At. Victoria Falls Airport in Zimbabwe, we met Noss, our tour leader, and took a bus to Hwange, Zimbabwe, to start the safari part of our adventure. All together we would visit four camps in three countries, seeing much game and meeting many local people who made our adventure perfect in every way. First, we had a Day in the Life at the local homestead of family in a village nearby. We stopped at local sheds/stores to purchase our groceries’ gift to thank our hosts. Then we were given a tour of the typical bedroom, kitchen, eating room, grain silo, and we also saw bricks being made from termite mound clay used to construct the walls and floors of the structures. We saw the chicken and goat enclosures and saw the local elementary school. This visit helped us understand the daily lives of the local people who work in the camps where we stayed.

Our first game drive was excellent! We saw many, many elephants, impalas, wildebeests, and a crocodile. Donna saw zebra, but my jeep group just saw zebra poop! A baboon troop lives close to our camp and a rank of giraffes was visible from our dining area. The next day the real excitement began. We saw giraffes not 50 feet away. Then the radio crackled….ZEBRA! We took a side path and experienced an “African massage” to get to the spot. Our two vehicles were the only ones there. Then came another crackle….LIONS! We commenced Mr. Toads Wild Ride once more, hanging on for dear life! When we arrived a pride of lionesses had just finished “breakfast” on a cape buffalo and were resting under trees. Later that night, we enjoyed a great BBQ dinner and a chance to interact in conversation with our guides.

After breakfast the next morning we set off on the road from Hawange Park past the coal mines of horror open-air pits (pollution of air and soil) over dreadful roads to catch our bush planes to Zambia.
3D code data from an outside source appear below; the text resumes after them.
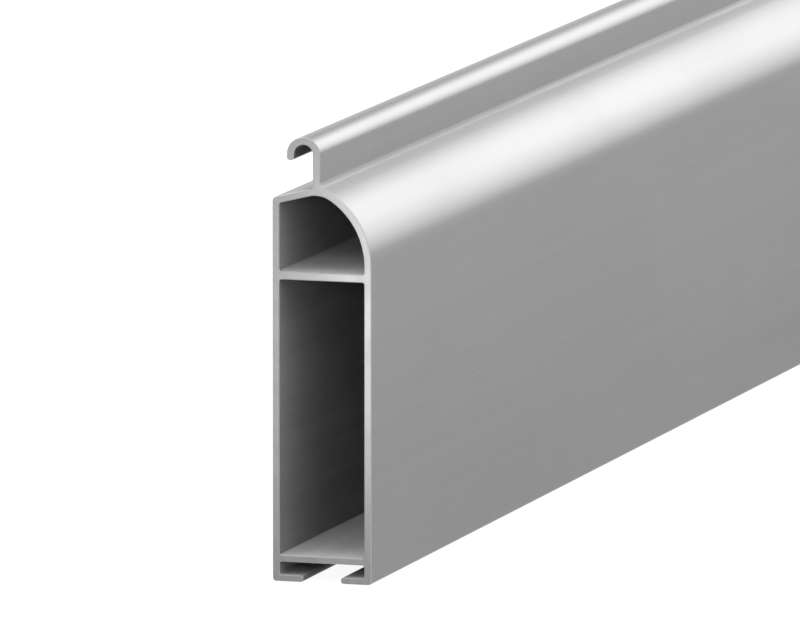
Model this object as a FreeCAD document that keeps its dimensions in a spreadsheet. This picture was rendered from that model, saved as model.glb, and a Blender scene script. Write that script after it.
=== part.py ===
import FreeCAD, Part
import Sketcher
import math
import os

# Bottom slat of a roller shutter: one extruded aluminium profile, cut square at both ends.
# X runs along the slat, the front face looks towards -Y, the back towards +Y and Z is up.
# The origin is the middle of the bottom, level with the undersides of the two lips.

# Sizes in millimetres, angles in degrees
size = {
    "slat_length": 1000.0,
    "depth": 22.0,
    "overall_height": 95.7,
    "back_wall": 1.5,
    "front_wall": 1.6,
    # Roof, rising from the back wall to the fin, with its eave below the top of the hook
    "eave_drop": 13.1,
    "roof_slope": 14.0,
    "roof_thickness": 1.5,
    # Shoulder, the round top of the front face, which meets the fin just above the roof
    "shoulder_radius": 18.1,
    "root_step": 0.37,
    # Fin and hook that hang the slat on the curtain
    "fin_setback": 9.0,
    "fin_thickness": 1.6,
    "hook_bore": 4.2,
    "hook_drop": 1.25,
    # Web between the two chambers, below the height where the shoulder starts
    "web_drop": 1.7,
    "web_thickness": 1.7,
    # Floor of the lower chamber, over the seal channel
    "floor_height": 4.2,
    "floor_thickness": 1.4,
    "lip_thickness": 1.4,
    "slot_width": 8.4,
    # Radii
    "chamber_radius": 0.5,
    "crown_radius": 6.0,
    "base_radius": 0.7,
    "eave_radius": 1.0,
    "front_root_radius": 1.5,
    "back_root_radius": 0.5,
    "lip_radius": 0.6,
    "tip_radius": 0.6,
}

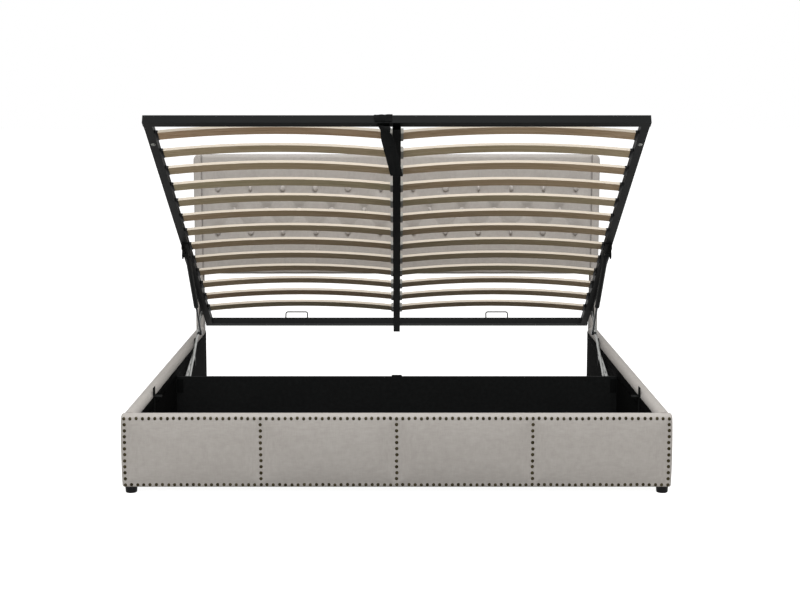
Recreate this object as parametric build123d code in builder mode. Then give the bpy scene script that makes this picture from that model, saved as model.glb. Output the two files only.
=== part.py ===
"""King-size ottoman storage bed, drawn with its slatted deck lifted.

Upholstered foot board and side rails stand on glide feet. A tufted headboard
hangs between two upholstered posts. A steel deck with sprung slats is carried at
each side by a four-bar lift of a front link and a rear link, helped by a gas
strut whose rod pin runs in a slot of the front link. The storage box takes the
foot half of the bed, between the foot board and a divider.

Millimetres, +Z up, +Y from foot to head. The origin is on the floor, midway
between the sides and midway between the foot face and the headboard back.
"""

import os
from math import atan2, cos, degrees, hypot, radians, sin

from build123d import *

os.makedirs("parts", exist_ok=True)

# Driving sizes of the bed
mattress_width = 1930.0
mattress_length = 2032.0
mattress_end_gap = 39.0
rail_thickness = 50.0
board_height = 266.0
foot_height = 25.0
headboard_depth = 79.0
headboard_top = 1170.0
panel_bottom = 571.0
seat_clearance = 0.3
pin_clearance = 0.1

# Sizes that follow from them
half_bay = mattress_width / 2
half_width = half_bay + rail_thickness
bay_length = mattress_length + mattress_end_gap
overall_length = rail_thickness + bay_length + headboard_depth
foot_face = -overall_length / 2
bay_start = foot_face + rail_thickness
head_face = bay_start + bay_length
head_back = head_face + headboard_depth
rail_top = foot_height + board_height

# Upholstery of the boards
pad_thickness = 14.0
pad_radius = 9.0
hem_thickness = 4.0
lining_thickness = 4.0
return_height = 35.0
core_thickness = rail_thickness - pad_thickness - lining_thickness
core_bottom = foot_height + hem_thickness
core_top = rail_top - pad_thickness
lining_top = core_top - return_height
core_height = core_top - core_bottom
lining_height = lining_top - core_bottom

# Headboard
post_width = 38.0
post_radius = 8.0
post_corner_radius = 26.0
headboard_pad_depth = 57.0
pad_edge_radius = 16.0
button_columns = 12
button_rows = 3
button_pitch = 163.0
button_row_pitch = 109.0
button_top_row = 1015.0
button_radius = 13.0
button_tip_radius = 8.0
button_height = 6.0
tuft_radius = 30.0
tuft_depth = 22.0
pleat_half_width = 9.0
pleat_depth = 9.0
half_panel = half_width - post_width
panel_height = headboard_top - panel_bottom
board_depth = headboard_depth - headboard_pad_depth

# Glide feet
glide_radius = 23.0
glide_foot_radius = 21.0
glide_edge = 5.0
glide_side_inset = 29.0
glide_end_inset = 27.0
runner_glide_share = 0.3

# Storage box
divider_thickness = 16.0
divider_top = 241.0
storage_length = 1022.0
batten_width = 20.0
batten_height = 20.0
runner_width = 40.0
floor_thickness = 4.0
rest_pad_width = 44.0
rest_pad_height = 5.7
divider_bracket_width = 30.0
divider_bracket_height = 60.0
divider_bracket_gauge = 2.0
divider_bracket_drop = 70.0
divider_front = bay_start + storage_length
divider_back = divider_front + divider_thickness
floor_top = foot_height + batten_height + floor_thickness

# Deck of steel tube, open pose
lift_angle = 30.0
deck_end_gap = 10.0
deck_side_gap = 8.0
deck_overhang = 63.0
deck_shift = 214.0
deck_rise = 1081.0
tube = 32.0
tube_wall = 1.6
end_cap_thickness = 2.0
deck_width = mattress_width - 2 * deck_side_gap
half_deck = deck_width / 2
deck_length = mattress_length + deck_overhang
deck_closed_height = divider_top + rest_pad_height + seat_clearance + tube
deck_open_y = bay_start + deck_end_gap + deck_shift
deck_open_z = deck_closed_height + deck_rise

# Slats and their holders
slat_rows = 13
slat_width = 56.0
slat_thickness = 11.0
slat_rise = 26.0
slat_first = 115.0
slat_last_margin = 222.0
slat_insert_share = 0.75
side_holder_length = 18.0
centre_holder_length = 26.0
holder_wall = 3.0
holder_height = 22.0
holder_floor = 3.0
holder_pocket_height = 15.4

# Lift mechanism: layers across the bed, measured inwards from the rail's inner face
plate_gauge = 3.0
link_gauge = 4.0
rear_link_offset = 7.0
coupler_offset = 12.0
front_link_offset = 17.0
strut_offset = 34.0
# Pivots on the base, from the foot face and the floor
front_base_y = 1342.8
front_base_z = 180.0
rear_base_y = 1586.5
rear_base_z = 235.0
# Pivots on the deck, from its foot end and below its underside
front_deck_s = 1785.1
front_deck_drop = 62.0
rear_deck_s = 1840.1
rear_deck_drop = 37.8
knuckle_s = 1140.0
knuckle_drop = 36.0
pivot_radius = 6.0
pivot_head_radius = 9.5
pivot_head_thickness = 1.7
open_pivot_clearance = 1.0
link_half_width = 16.0
plate_half_width = 20.0
top_plate_depth = 24.0
top_plate_margin = 45.0
ear_radius = 18.0
strut_pin_share = 0.7
strut_pin_radius = 5.0
strut_slot_reach = 22.5
strut_slot_half_width = 9.4
strut_slot_lift = 1.1
strut_boss_radius = 21.0
cylinder_radius = 11.0
cylinder_length = 365.0
cylinder_bore = 9.0
rod_radius = 5.0
rod_inset = 60.0
eye_radius = 10.0
eye_thickness = 12.0
eye_neck = 14.0

# Brackets on the rails
seat_bracket_y = 454.0
guide_bracket_y = 1680.0
bracket_width = 40.0
bracket_bottom = 180.0
bracket_tongue = 23.0
seat_flange = 33.0

# Strap and mattress retainers
strap_x = -51.0
strap_loop_width = 62.0
strap_neck_width = 34.0
strap_width = 50.0
strap_thickness = 3.0
strap_drop = 195.0
strap_lean = 36.0
retainer_x = 504.0
retainer_width = 115.0
retainer_height = 40.0
retainer_wire = 6.0
retainer_bend = 10.0

deck = Plane(
    origin=(0, deck_open_y, deck_open_z),
    x_dir=(1, 0, 0),
    z_dir=(0, sin(radians(lift_angle)), cos(radians(lift_angle))),
)
sides = {"left": -1, "right": 1}


def save(piece, name):
    """Labels a finished piece and writes it to its own file."""
    piece.part.label = name
    export_step(piece.part, f"parts/{name}.step")


def layer(side, offset, thickness):
    """Lowest X of a layer that starts offset inside the rail face and grows inwards."""
    outer = half_bay - offset
    return outer - thickness if side > 0 else -outer


def base_plane(x):
    """Side-on plane at x: sketch across is distance from the foot face, up is height."""
    return Plane(origin=(x, foot_face, 0), x_dir=(0, 1, 0), z_dir=(1, 0, 0))


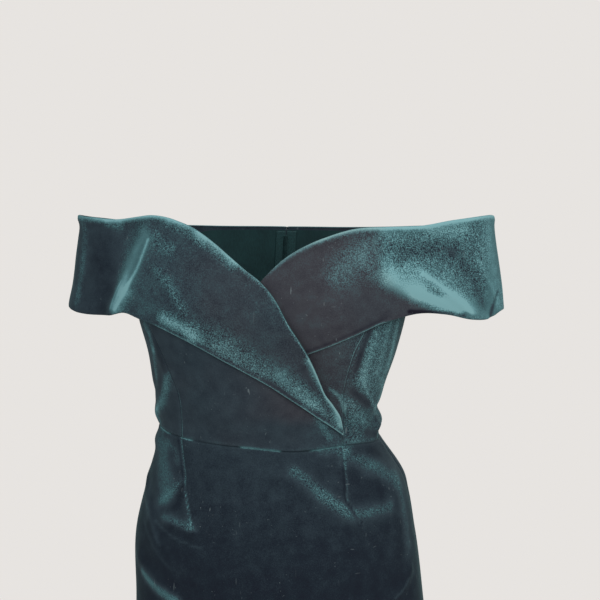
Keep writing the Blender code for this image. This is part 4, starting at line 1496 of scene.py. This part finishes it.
def ordered(side: Side, bottom: Array, top: Array, near: Array, far: Array) -> Array:
    """A filled grid running from the wearer's right to left, whichever side its near edge is on.

    Args:
        side: the wearer's right or left.
        bottom: the low edge.
        top: the high edge.
        near: the edge nearer the front.
        far: the edge nearer the back.

    Returns:
        The grid.
    """
    if side is Side.LEFT:
        return filled(bottom, top, near, far)
    return filled(bottom[::-1], top[::-1], far, near)


@dataclass
class Bodice:
    """The bodice: two wrapped fronts, two side fronts and two backs."""

    pattern: DressPattern
    rows: int = 112
    underarm: float = -0.0580
    back_top: float = -0.0225
    inset: float = 0.0022
    wrap_tip: float = 0.0825
    underlap_end: float = -0.0350
    right_neck_start: float = -0.1160
    left_neck_end: float = 0.1180
    base_nap: float = 0.235
    left_side_light: float = 0.08
    left_front: Change = Change(0.02, 0.10)
    right_front: Change = Change(0.10, -0.02)
    left_back: Change = Change(0.17, 0.06)
    above_waist: Change = Change(-0.205, 0.02)
    left_line_top: Change = Change(-0.102, -0.008)
    left_line_end: Change = Change(-0.168, 0.010)
    right_line_top: Change = Change(-0.160, -0.020)

    def nap_and_shading(self, places: Array) -> Array:
        """The bodice's painted light: dark, with painted streaks of highlight and shade, the waist seam's
        painted highlight, and painted lighter on the wearer's left, where the light falls.
        """
        left = self.left_front.at(places[..., 0]) * (1 - self.left_back.at(places[..., 0]))
        return self.base_nap + self.left_side_light * left + waist_lights(places) + bells(BODY_NAP_AND_SHADING, places)

    def upright(self, rows: Sequence[Place], bottom: float, top: float, shift: float) -> Array:
        """A princess seam's edge, from one height to another."""
        heights = between(bottom, top, self.rows)
        return np.stack([seam_girth(rows, heights) + shift, heights], axis=-1)

    def neck(self, rows: Sequence[Place], start: float, end: float) -> Array:
        """A stretch of a band's top edge, brought in so that the bodice ends just inside the fold."""
        girths = np.linspace(start, end, 200)
        return np.stack([girths, curve(rows, girths) - self.inset], axis=-1)

    def piece(self, name: str, places: Array, lift: Array, edges: Edges, flat: tuple[float, float]) -> None:
        """Builds one panel of the bodice.

        Args:
            name: the panel's name.
            places: girths and heights.
            lift: how far it lies off the form.
            edges: its edges.
            flat: the width and length that it is cut from.
        """
        girths, heights = places[..., 0], places[..., 1]
        tone = 0.75 - 0.50 * hump(girths - 0.05, 0.04) * self.above_waist.at(heights)
        # How much painted highlight lies along each princess seam
        lit = self.left_line_top.at(heights) * self.left_line_end.at(heights) * (girths > 0)
        lit = lit + self.right_line_top.at(heights) * (girths < 0)
        calm = 0.55 * (self.right_front.at(girths) + self.left_back.at(girths))
        cloth = ClothPiece(
            name, self.pattern.torso, places, lift, CLOTH, edges, self.nap_and_shading(places), tone, BODY_FOLDS, lit=lit,
            calm=calm,
        )
        self.pattern.finish(cloth, (self.pattern.velvet, self.pattern.reverse), "velvet", flat)

    def front_right(self) -> None:
        """The wearer's right front, from its princess seam over to the point at the waist."""
        columns = 112
        shift = HALF_SEAM
        seam = PRINCESS_RIGHT[0].girth
        girths = graded(seam + shift, self.wrap_tip, columns, [seam])
        bottom = np.stack([girths, curve(WAIST, girths) + shift], axis=-1)
        neck = self.neck(BAND_RIGHT_TOP, self.right_neck_start, self.wrap_tip)
        top = spread(np.concatenate([np.array(ARMHOLE_RIGHT), neck]), columns)
        top[0, 0] += shift
        first = self.upright(PRINCESS_RIGHT, bottom[0, 1], top[0, 1], shift)
        last = between(bottom[-1], top[-1], self.rows)
        places = filled(bottom, top, first, last)
        edges = Edges(EdgeKind.SEAM, EdgeKind.HIDDEN, EdgeKind.LIT, EdgeKind.HIDDEN)
        self.piece("bodice_front_right", places, wrap_lift(places), edges, (0.22, 0.24))

    def front_left(self) -> None:
        """The wearer's left front, whose far edge ends hidden under the right one."""
        columns = 104
        shift = HALF_SEAM
        seam = PRINCESS_LEFT[0].girth
        girths = graded(self.underlap_end, seam - shift, columns, [seam])
        bottom = np.stack([girths, curve(WAIST, girths) + shift], axis=-1)
        neck = self.neck(BAND_LEFT_TOP, self.underlap_end, self.left_neck_end)
        top = spread(np.concatenate([neck, np.array(ARMHOLE_LEFT)[::-1]]), columns)
        top[-1, 0] -= shift
        first = between(bottom[0], top[0], self.rows)
        last = self.upright(PRINCESS_LEFT, bottom[-1, 1], top[-1, 1], -shift)
        places = filled(bottom, top, first, last)
        edges = Edges(EdgeKind.SEAM, EdgeKind.HIDDEN, EdgeKind.HIDDEN, EdgeKind.LIT)
        self.piece("bodice_front_left", places, np.zeros(places.shape[:2]), edges, (0.19, 0.24))

    def side_front(self, side: Side, princess: Sequence[Place]) -> None:
        """The panel between a princess seam and the side seam, up to the armhole.

        Args:
            side: the wearer's right or left.
            princess: the princess seam's places.
        """
        columns = 48
        shift = side.value * HALF_SEAM
        waist = waist_height(princess[0].girth)
        near = self.upright(princess, waist + HALF_SEAM, princess[-1].height, shift)
        side_waist = self.pattern.side_share * self.pattern.torso.half_girth(waist, side) - HALF_SEAM
        girths = np.linspace(princess[0].girth + shift, side.value * side_waist, columns)
        bottom = np.stack([girths, curve(WAIST, girths) + HALF_SEAM], axis=-1)
        far = self.pattern.side_seam(between(bottom[-1, 1], self.underarm, self.rows), side)
        far[:, 0] -= shift
        bottom[-1] = far[0]
        top = np.linspace(near[-1], far[-1], columns)
        places = ordered(side, bottom, top, near, far)
        edges = Edges(EdgeKind.SEAM, EdgeKind.PRESSED, EdgeKind.SEAM, EdgeKind.SEAM)
        name = f"bodice_side_front_{side.word}"
        self.piece(name, places, np.zeros(places.shape[:2]), edges, (0.09, 0.18))

    def back(self, side: Side) -> None:
        """The back bodice, from the side seam to the zip.

        Args:
            side: the wearer's right or left.
        """
        columns = 84
        waist, back_waist = (waist_height(side.value * girth) for girth in (SIDE_GIRTH, BACK_GIRTH))
        near = self.pattern.side_seam(between(waist + HALF_SEAM, self.underarm, self.rows), side)
        near[:, 0] += side.value * HALF_SEAM
        far = self.pattern.centre_back(between(back_waist + HALF_SEAM, self.back_top, self.rows), side)
        girths = np.linspace(near[0, 0], far[0, 0], columns)
        bottom = np.stack([girths, curve(WAIST, girths) + HALF_SEAM], axis=-1)
        near[0] = bottom[0]
        far[0] = bottom[-1]
        share = np.linspace(0, 1, columns)
        heights = self.underarm + (self.back_top - self.underarm) * ease(share / 0.55)
        top = np.stack([near[-1, 0] * (1 - share) + far[-1, 0] * share, heights], axis=-1)
        places = ordered(side, bottom, top, near, far)
        edges = Edges(EdgeKind.SEAM, EdgeKind.HIDDEN, EdgeKind.SEAM, EdgeKind.SEAM)
        self.piece(f"bodice_back_{side.word}", places, np.zeros(places.shape[:2]), edges, (0.19, 0.22))

    def build(self) -> None:
        """Builds the six panels."""
        self.front_right()
        self.front_left()
        self.side_front(Side.RIGHT, PRINCESS_RIGHT)
        self.side_front(Side.LEFT, PRINCESS_LEFT)
        for side in Side:
            self.back(side)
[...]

Just after crossing the border we participated in an interactive talk about the state of education in Zimbabwe, where it is a crime to criticize the government, . Landing near Kafue National Park, we were greeted by singing and dancing and we joined right in! We were just about to taste real wood-fired pizza from a real pizza oven when Noss burst in.

“Get in the jeeps quick! Surprise!”

And she wasn’t kidding..LEOPARD! Our late afternoon game drive transformed into an early evening excursion of leopard watching, until the baboons got angry and chased him away. We found out that if an adult baboon bites a leopard, it’s death for the leopard.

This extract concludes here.